Return only the lines between the line holding "Write part 4" and the line holding "return even", the two boundary lines included, exactly as they appear.

RECORDS SUPPLIED:
-- Start --
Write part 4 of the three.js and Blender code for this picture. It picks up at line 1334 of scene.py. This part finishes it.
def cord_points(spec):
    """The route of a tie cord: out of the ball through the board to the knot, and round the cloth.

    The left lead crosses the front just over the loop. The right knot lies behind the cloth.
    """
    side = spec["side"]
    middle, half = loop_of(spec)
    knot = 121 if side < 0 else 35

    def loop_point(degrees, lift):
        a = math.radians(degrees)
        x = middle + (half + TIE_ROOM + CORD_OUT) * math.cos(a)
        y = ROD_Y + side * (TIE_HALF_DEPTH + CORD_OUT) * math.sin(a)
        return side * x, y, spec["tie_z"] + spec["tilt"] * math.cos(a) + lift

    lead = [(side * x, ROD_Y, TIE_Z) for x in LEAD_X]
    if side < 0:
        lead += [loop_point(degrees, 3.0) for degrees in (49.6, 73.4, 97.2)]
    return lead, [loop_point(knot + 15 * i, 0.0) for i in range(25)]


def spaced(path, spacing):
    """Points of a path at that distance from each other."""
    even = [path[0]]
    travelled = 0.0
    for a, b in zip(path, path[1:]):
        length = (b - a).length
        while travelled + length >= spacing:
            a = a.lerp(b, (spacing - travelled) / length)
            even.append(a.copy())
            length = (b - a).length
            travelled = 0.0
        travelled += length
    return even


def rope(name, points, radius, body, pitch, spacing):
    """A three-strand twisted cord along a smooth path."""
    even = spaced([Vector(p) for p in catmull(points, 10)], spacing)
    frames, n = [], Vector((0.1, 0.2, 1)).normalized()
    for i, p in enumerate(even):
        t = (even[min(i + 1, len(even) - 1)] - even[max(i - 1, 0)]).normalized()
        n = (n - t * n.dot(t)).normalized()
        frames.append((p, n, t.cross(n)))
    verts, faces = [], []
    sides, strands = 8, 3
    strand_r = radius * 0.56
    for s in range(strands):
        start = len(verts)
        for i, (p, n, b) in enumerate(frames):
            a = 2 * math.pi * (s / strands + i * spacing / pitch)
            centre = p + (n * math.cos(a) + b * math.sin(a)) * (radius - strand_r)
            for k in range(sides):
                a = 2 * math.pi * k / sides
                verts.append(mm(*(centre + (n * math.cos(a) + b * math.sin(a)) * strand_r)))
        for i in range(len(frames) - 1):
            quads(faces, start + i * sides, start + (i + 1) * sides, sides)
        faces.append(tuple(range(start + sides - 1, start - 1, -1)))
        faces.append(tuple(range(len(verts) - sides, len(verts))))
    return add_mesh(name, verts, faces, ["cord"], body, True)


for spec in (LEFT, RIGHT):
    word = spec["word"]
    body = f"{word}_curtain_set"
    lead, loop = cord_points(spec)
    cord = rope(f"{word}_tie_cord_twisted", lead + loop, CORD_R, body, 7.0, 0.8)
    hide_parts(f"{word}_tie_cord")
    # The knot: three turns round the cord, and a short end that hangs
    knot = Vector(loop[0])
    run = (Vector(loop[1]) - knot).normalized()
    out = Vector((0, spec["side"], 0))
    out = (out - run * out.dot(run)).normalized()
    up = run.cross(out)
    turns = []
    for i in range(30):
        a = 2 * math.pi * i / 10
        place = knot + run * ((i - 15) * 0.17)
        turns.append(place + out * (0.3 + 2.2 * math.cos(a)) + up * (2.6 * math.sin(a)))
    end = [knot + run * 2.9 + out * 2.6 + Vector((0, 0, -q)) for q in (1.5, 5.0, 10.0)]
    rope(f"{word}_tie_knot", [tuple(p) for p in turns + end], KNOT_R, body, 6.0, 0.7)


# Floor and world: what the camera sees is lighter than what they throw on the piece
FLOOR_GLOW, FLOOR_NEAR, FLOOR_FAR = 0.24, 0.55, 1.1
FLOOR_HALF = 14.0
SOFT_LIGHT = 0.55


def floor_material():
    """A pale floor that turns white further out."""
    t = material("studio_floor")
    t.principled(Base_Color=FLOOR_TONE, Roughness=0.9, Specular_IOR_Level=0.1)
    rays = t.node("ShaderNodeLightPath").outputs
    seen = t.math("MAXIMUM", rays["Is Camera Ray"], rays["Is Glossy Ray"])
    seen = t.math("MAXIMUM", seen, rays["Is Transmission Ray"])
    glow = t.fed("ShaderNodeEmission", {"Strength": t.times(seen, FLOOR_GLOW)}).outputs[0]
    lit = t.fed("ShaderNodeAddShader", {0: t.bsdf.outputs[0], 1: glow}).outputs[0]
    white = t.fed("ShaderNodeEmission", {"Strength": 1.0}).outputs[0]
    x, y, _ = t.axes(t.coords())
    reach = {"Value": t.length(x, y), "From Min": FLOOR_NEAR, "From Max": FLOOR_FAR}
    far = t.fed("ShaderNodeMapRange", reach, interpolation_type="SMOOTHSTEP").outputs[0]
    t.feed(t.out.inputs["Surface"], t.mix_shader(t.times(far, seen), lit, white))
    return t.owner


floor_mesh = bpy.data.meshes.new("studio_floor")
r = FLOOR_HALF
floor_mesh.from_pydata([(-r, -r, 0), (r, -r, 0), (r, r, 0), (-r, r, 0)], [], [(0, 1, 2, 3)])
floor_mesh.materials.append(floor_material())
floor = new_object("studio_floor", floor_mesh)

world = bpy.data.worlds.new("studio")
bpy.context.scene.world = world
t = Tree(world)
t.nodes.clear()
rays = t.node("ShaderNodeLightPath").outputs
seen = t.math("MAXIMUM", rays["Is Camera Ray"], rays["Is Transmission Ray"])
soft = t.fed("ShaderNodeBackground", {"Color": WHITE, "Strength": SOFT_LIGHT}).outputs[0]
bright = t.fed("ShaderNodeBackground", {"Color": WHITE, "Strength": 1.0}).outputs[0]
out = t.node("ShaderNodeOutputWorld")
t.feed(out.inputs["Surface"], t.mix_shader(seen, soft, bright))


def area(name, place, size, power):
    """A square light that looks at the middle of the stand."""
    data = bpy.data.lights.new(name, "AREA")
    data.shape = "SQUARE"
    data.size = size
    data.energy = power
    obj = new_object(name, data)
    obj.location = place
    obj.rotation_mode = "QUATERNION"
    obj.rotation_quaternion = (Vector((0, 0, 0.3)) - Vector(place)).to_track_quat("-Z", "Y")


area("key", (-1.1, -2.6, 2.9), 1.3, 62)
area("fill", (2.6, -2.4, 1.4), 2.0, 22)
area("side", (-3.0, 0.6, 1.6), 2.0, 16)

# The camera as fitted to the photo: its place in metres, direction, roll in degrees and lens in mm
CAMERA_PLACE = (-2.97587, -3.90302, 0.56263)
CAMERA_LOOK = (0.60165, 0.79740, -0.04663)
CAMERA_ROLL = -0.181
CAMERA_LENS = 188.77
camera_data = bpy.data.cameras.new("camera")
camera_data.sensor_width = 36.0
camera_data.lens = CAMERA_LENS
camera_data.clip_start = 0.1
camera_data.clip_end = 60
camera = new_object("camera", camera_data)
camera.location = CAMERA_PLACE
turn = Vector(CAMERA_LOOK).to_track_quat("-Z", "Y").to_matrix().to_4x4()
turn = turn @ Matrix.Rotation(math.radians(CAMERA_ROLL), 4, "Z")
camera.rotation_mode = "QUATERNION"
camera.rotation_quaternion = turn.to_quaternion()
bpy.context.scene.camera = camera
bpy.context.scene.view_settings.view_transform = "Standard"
-- End --
-- Start --
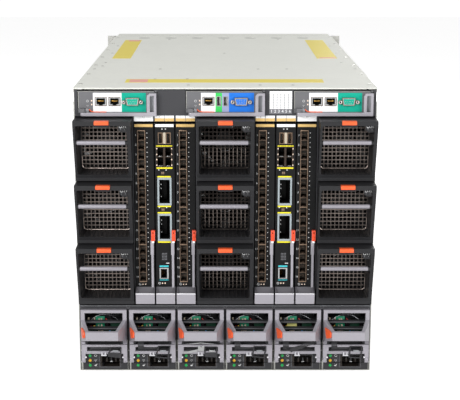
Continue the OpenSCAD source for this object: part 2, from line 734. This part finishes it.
-- End --
-- Start --
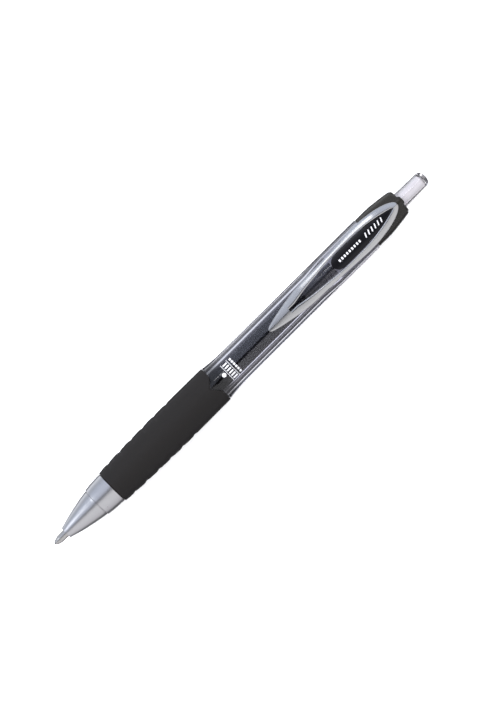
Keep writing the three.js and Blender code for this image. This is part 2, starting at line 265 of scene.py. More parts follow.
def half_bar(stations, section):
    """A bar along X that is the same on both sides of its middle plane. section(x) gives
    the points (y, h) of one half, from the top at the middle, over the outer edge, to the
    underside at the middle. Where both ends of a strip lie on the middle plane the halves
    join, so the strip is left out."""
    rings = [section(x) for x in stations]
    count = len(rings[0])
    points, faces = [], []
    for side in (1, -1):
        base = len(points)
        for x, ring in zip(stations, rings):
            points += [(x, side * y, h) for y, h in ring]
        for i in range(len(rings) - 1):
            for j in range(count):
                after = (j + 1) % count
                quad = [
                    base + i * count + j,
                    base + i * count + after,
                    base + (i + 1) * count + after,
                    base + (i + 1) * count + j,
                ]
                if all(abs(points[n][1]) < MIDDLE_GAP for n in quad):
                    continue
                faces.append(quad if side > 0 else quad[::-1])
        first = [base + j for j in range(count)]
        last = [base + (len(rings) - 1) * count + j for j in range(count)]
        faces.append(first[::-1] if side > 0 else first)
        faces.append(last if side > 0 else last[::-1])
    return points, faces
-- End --
EXPECTED OUTPUT:
Write part 4 of the three.js and Blender code for this picture. It picks up at line 1334 of scene.py. This part finishes it.
def cord_points(spec):
    """The route of a tie cord: out of the ball through the board to the knot, and round the cloth.

    The left lead crosses the front just over the loop. The right knot lies behind the cloth.
    """
    side = spec["side"]
    middle, half = loop_of(spec)
    knot = 121 if side < 0 else 35

    def loop_point(degrees, lift):
        a = math.radians(degrees)
        x = middle + (half + TIE_ROOM + CORD_OUT) * math.cos(a)
        y = ROD_Y + side * (TIE_HALF_DEPTH + CORD_OUT) * math.sin(a)
        return side * x, y, spec["tie_z"] + spec["tilt"] * math.cos(a) + lift

    lead = [(side * x, ROD_Y, TIE_Z) for x in LEAD_X]
    if side < 0:
        lead += [loop_point(degrees, 3.0) for degrees in (49.6, 73.4, 97.2)]
    return lead, [loop_point(knot + 15 * i, 0.0) for i in range(25)]


def spaced(path, spacing):
    """Points of a path at that distance from each other."""
    even = [path[0]]
    travelled = 0.0
    for a, b in zip(path, path[1:]):
        length = (b - a).length
        while travelled + length >= spacing:
            a = a.lerp(b, (spacing - travelled) / length)
            even.append(a.copy())
            length = (b - a).length
            travelled = 0.0
        travelled += length
    return even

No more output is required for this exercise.